▶ **Required work**: The entries below contain a line with "base_side_rails();" and a line with "for node in". Quote exactly those two lines and all lines between them.

── Provided material

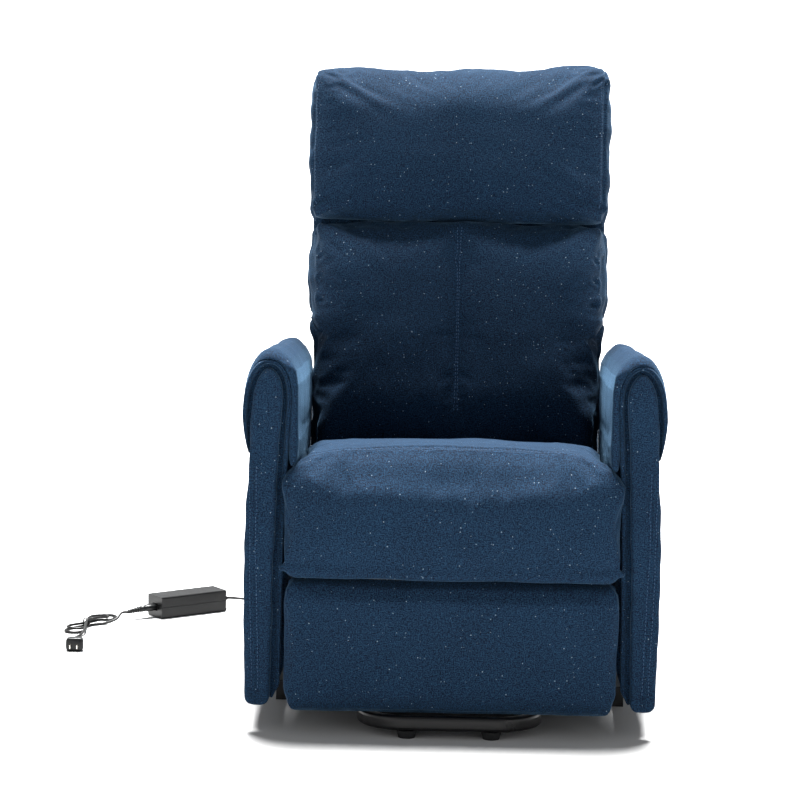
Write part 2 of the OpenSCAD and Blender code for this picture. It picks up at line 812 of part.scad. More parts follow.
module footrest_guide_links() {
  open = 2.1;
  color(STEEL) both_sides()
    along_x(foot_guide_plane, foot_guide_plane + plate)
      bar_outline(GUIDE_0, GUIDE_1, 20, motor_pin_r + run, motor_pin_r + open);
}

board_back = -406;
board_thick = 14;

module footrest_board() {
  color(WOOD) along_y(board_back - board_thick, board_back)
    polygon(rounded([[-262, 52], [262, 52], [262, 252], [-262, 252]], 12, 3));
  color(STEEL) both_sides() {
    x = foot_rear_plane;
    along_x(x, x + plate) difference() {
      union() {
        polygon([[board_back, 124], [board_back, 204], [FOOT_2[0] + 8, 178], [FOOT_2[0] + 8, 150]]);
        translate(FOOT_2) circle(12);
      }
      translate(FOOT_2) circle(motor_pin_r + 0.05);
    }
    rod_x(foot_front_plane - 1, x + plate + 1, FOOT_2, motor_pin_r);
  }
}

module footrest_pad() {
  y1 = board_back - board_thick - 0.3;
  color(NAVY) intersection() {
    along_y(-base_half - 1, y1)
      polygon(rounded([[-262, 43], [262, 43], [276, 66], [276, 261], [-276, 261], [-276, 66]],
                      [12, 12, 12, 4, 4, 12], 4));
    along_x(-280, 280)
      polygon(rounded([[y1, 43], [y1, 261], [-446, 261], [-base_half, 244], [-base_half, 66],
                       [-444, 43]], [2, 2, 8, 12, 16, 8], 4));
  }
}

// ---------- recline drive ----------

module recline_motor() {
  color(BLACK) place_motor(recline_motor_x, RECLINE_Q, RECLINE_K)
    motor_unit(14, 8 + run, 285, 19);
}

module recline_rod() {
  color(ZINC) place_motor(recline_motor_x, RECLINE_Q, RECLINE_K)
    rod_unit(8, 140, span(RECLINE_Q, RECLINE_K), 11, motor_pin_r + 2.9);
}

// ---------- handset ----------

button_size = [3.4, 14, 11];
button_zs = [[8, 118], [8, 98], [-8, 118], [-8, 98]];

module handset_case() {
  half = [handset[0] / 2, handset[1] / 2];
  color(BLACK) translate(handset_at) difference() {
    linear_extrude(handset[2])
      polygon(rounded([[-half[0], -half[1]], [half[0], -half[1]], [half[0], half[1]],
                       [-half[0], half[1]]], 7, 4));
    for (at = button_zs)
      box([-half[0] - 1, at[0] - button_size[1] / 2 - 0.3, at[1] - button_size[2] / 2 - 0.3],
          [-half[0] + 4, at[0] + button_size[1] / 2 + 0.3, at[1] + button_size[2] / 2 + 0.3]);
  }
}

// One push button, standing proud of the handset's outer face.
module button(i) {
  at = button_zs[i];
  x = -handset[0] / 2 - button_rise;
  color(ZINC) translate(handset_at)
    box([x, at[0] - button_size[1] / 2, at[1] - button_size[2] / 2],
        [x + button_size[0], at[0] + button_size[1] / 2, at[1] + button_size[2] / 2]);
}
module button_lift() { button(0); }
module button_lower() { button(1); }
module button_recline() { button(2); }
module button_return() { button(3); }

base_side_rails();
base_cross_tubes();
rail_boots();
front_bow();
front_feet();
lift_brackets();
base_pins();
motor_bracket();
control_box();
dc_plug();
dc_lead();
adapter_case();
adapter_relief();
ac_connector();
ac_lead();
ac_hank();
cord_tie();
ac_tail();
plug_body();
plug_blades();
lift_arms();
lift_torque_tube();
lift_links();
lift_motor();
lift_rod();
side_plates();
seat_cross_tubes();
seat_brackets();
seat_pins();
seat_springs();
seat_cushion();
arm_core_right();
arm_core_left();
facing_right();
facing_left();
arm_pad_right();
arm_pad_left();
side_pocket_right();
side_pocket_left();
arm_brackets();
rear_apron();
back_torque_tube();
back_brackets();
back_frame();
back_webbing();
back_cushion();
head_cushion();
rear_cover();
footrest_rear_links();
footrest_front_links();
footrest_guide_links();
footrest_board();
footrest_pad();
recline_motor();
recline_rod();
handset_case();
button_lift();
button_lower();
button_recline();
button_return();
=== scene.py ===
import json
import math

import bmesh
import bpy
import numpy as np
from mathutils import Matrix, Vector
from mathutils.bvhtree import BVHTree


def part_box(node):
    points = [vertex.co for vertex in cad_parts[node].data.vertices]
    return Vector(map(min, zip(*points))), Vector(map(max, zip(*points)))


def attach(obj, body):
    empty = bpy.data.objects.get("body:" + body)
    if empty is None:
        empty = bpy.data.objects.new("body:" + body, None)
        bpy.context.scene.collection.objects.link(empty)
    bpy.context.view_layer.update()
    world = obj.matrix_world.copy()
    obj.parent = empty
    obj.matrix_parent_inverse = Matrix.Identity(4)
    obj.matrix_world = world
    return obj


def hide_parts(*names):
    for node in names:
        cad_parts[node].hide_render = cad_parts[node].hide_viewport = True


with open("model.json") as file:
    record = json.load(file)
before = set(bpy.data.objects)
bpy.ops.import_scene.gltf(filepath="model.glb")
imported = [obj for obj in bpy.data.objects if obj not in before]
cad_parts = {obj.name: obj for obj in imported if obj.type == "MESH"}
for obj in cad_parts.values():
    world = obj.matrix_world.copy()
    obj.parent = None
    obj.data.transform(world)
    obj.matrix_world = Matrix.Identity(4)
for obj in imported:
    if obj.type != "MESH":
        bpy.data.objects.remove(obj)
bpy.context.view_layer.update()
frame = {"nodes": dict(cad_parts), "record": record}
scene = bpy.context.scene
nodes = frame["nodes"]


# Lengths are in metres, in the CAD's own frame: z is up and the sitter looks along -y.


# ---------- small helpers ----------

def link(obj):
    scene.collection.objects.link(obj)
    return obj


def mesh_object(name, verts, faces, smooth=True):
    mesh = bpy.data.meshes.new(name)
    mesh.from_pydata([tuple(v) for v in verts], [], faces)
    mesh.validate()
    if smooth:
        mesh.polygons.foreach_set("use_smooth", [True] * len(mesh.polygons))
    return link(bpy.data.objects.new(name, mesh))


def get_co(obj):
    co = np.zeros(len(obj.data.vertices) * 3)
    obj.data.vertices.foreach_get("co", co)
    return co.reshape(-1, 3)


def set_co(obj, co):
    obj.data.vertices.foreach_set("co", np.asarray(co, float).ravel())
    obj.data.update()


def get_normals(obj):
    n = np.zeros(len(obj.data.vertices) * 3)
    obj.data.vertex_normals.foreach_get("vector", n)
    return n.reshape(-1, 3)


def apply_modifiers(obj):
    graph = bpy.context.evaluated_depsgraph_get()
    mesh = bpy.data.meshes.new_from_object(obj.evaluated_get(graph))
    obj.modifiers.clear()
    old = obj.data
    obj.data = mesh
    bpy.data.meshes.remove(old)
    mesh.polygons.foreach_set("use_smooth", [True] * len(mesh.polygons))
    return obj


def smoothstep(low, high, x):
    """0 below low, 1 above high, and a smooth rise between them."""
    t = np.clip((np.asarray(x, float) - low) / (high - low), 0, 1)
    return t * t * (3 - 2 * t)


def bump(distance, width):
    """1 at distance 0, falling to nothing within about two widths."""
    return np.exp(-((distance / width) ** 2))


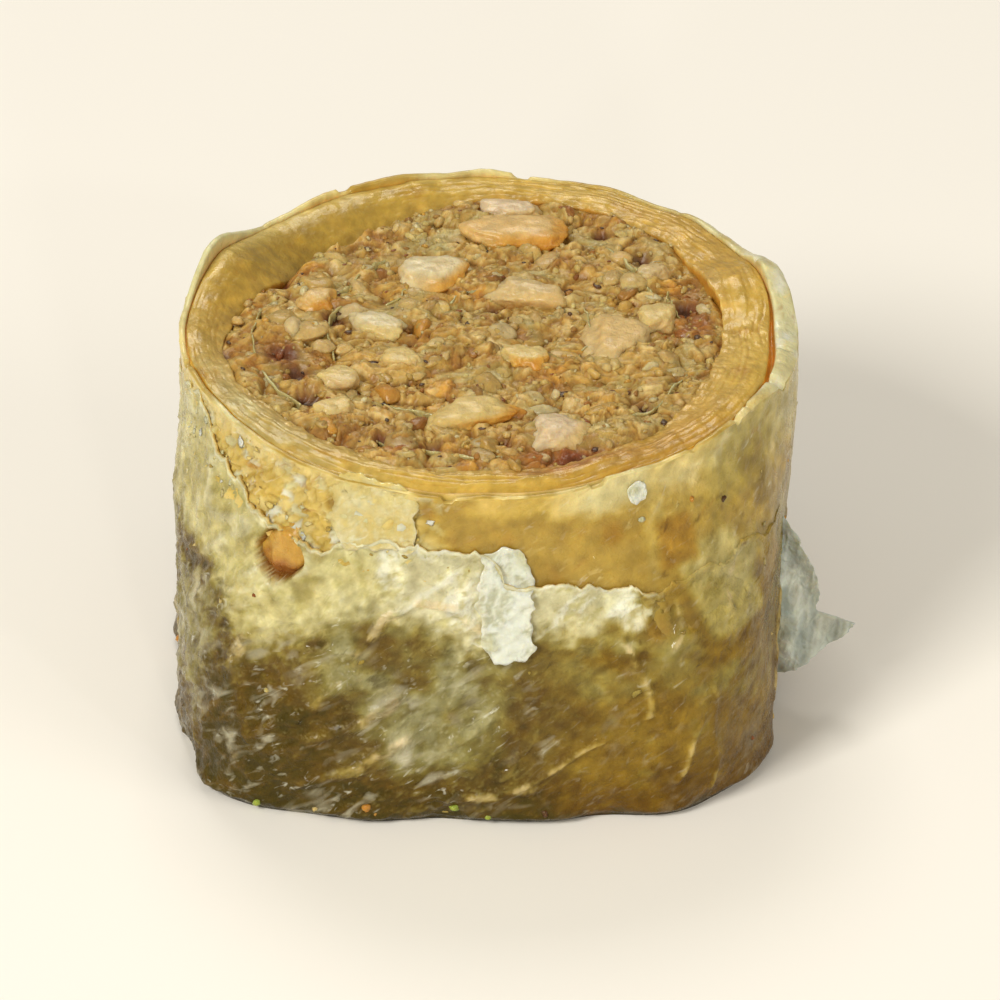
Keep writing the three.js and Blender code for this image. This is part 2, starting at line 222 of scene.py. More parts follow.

────

▶ **Solution below**:
base_side_rails();
base_cross_tubes();
rail_boots();
front_bow();
front_feet();
lift_brackets();
base_pins();
motor_bracket();
control_box();
dc_plug();
dc_lead();
adapter_case();
adapter_relief();
ac_connector();
ac_lead();
ac_hank();
cord_tie();
ac_tail();
plug_body();
plug_blades();
lift_arms();
lift_torque_tube();
lift_links();
lift_motor();
lift_rod();
side_plates();
seat_cross_tubes();
seat_brackets();
seat_pins();
seat_springs();
seat_cushion();
arm_core_right();
arm_core_left();
facing_right();
facing_left();
arm_pad_right();
arm_pad_left();
side_pocket_right();
side_pocket_left();
arm_brackets();
rear_apron();
back_torque_tube();
back_brackets();
back_frame();
back_webbing();
back_cushion();
head_cushion();
rear_cover();
footrest_rear_links();
footrest_front_links();
footrest_guide_links();
footrest_board();
footrest_pad();
recline_motor();
recline_rod();
handset_case();
button_lift();
button_lower();
button_recline();
button_return();
=== scene.py ===
import json
import math

import bmesh
import bpy
import numpy as np
from mathutils import Matrix, Vector
from mathutils.bvhtree import BVHTree


def part_box(node):
    points = [vertex.co for vertex in cad_parts[node].data.vertices]
    return Vector(map(min, zip(*points))), Vector(map(max, zip(*points)))


def attach(obj, body):
    empty = bpy.data.objects.get("body:" + body)
    if empty is None:
        empty = bpy.data.objects.new("body:" + body, None)
        bpy.context.scene.collection.objects.link(empty)
    bpy.context.view_layer.update()
    world = obj.matrix_world.copy()
    obj.parent = empty
    obj.matrix_parent_inverse = Matrix.Identity(4)
    obj.matrix_world = world
    return obj


def hide_parts(*names):
    for node in names:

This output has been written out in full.